A uniqueness constraint can be specified under the :db/unique key.

  • Only :db.cardinality/one attributes can have a uniqueness constraint.
  • Unique attributes are always indexed in AVE index to support fast uniqueness checks.
  • An entity may contain multiple unique attributes, but anomalies may arise.
  • By default attributes are non-unique.

:db.unique/identity and :db.unique/value

  • Adding {:db/unique :db.unique/identity} to the schema asserts a database-wide unique identifier for an entity with upsert support.
    • A unique identity attribute can be used for a globally unique identifier (e.g. :global-id). This identifier might link an entity across different databases.
  • Adding {:db/unique :db.unique/value} to the schema represents an attribute-wide value that can be asserted only once, with no upsert support.

To see the :db/unique attributes in action check out the Hands-on Tutorial.

:db/sort

By default, cardinality many attributes are stored as unsorted sets in the EAV index. Cardinality many non-reference attributes can optionally specify sorting parameters under the :db/sort key. Under some circumstances, this is a convenient solution that amortizes sorting costs and eliminates the need to repeatedly sort the same data.

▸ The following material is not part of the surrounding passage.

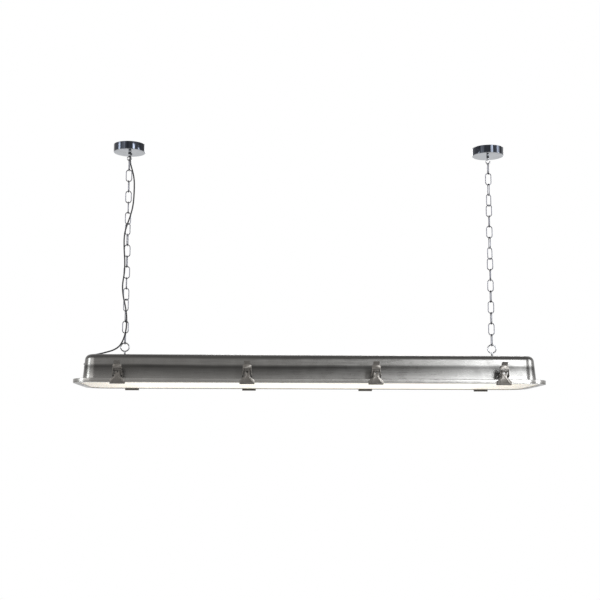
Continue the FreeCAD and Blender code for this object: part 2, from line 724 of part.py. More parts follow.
# ---------------------------------------------------------------- eye bolts
def eye_bolt(side, along):
    """A welded eye on a threaded shank that goes through the casing's top."""
    bend = value("(ring_inner + ring_wire) / 2")
    wire = wire_loop(value("ring_wire"), bend, 0, sides=8, steps=9)
    ring = loop_feature("eye_ring_" + side, wire, Rotation(), along, "0", RING_Z)
    shank_end = "(%s - 2 * (sheet_wall + washer_wall + nut_height))" % CASING_TOP
    shank = rod("eye_shank_" + side, "stud_width",
                "%s - (ring_inner + ring_wire) / 2 - %s" % (RING_Z, shank_end), along, "0", shank_end)
    return fuse("eye_bolt_" + side, ring, shank)


def eye_bolt_nuts():
    """A flanged nut above and one below the casing's top on each eye bolt."""
    pieces = []
    for side, sign in (("left", "-"), ("right", "")):
        along = sign + CHAIN_X
        under = "%s - sheet_wall - washer_wall" % CASING_TOP
        for label, flange_up, nut_up in (("upper", CASING_TOP, CASING_TOP + " + washer_wall"),
                                         ("lower", under, under + " - nut_height")):
            name = "%s_nut_%s" % (label, side)
            flange = prism(name + "_flange", 12, "washer_width", "washer_wall", along, "0", flange_up)
            flats = hexagon(name + "_flats", "nut_flats", "nut_height", along, "0", nut_up)
            bore = hexagon(name + "_bore", "stud_width", "30", along, "0", CASING_TOP + " - 15")
            pieces.append(cut(name, fuse(name + "_whole", flange, flats), bore))
    return keep(group("eye_bolt_nut_group", *pieces), "eye_bolt_nuts")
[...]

NOTE: When using sorted sets, all values must be intercomparable among themselves, else adding to a sorted set will fail.

:db/set-type

The :db/set-type key specifies the type of sorted set. Two types of sorted sets may be used:

  • Clojure's sorted sets
  • AVL sets from clojure.data.avl
    • AVL sets support the full clojure.core sorted collections API, but also offer logarithmic time operations: rank queries, "nearest key" lookups, splits by index or key, subsets. Learn more here: https://github.com/clojure/data.avl

To use Clojure's sorted sets:

{:db/sort {:db/set-type :db.set-type/sorted-set}} 

To use sorted AVL sets from clojure.data.avl:

{:db/sort {:db/set-type :db.set-type/avl-set}}

:db/comparator

An optional :db/comparator key specifies a comparator function. Custom comparators can be used with both Clojure's sorted sets and AVL sets.

The following sorted sets will compare the values with the function >= (greater or equal to):

;; Clojure's sorted set with comparator
{:db/sort {:db.set-type   :db.set-type/sorted-set
           :db/comparator >=}}

;; AVL set with comparator
{:db/sort {:db.set-type   :db.set-type/avl-set
           :db/comparator >=}}

If no :db/comparator is specified, the default comparator compare will be used. Learn more about comparators here: https://clojure.org/guides/comparators

If sorting with multiple comparators is desired, different attributes can be used. For example, :salary-asc and :salary-desc to sort salaries in ascending and descending order. Each of these attributes would be independent of the other, so the user would need to take care to keep the two attribute values consistent.

Sorted Reference Values

Sorting reference values doesn't make much sense since it entails sorting internal database keys. To sort the entities pointed to by a reference attribute, pull the entities and then sort them.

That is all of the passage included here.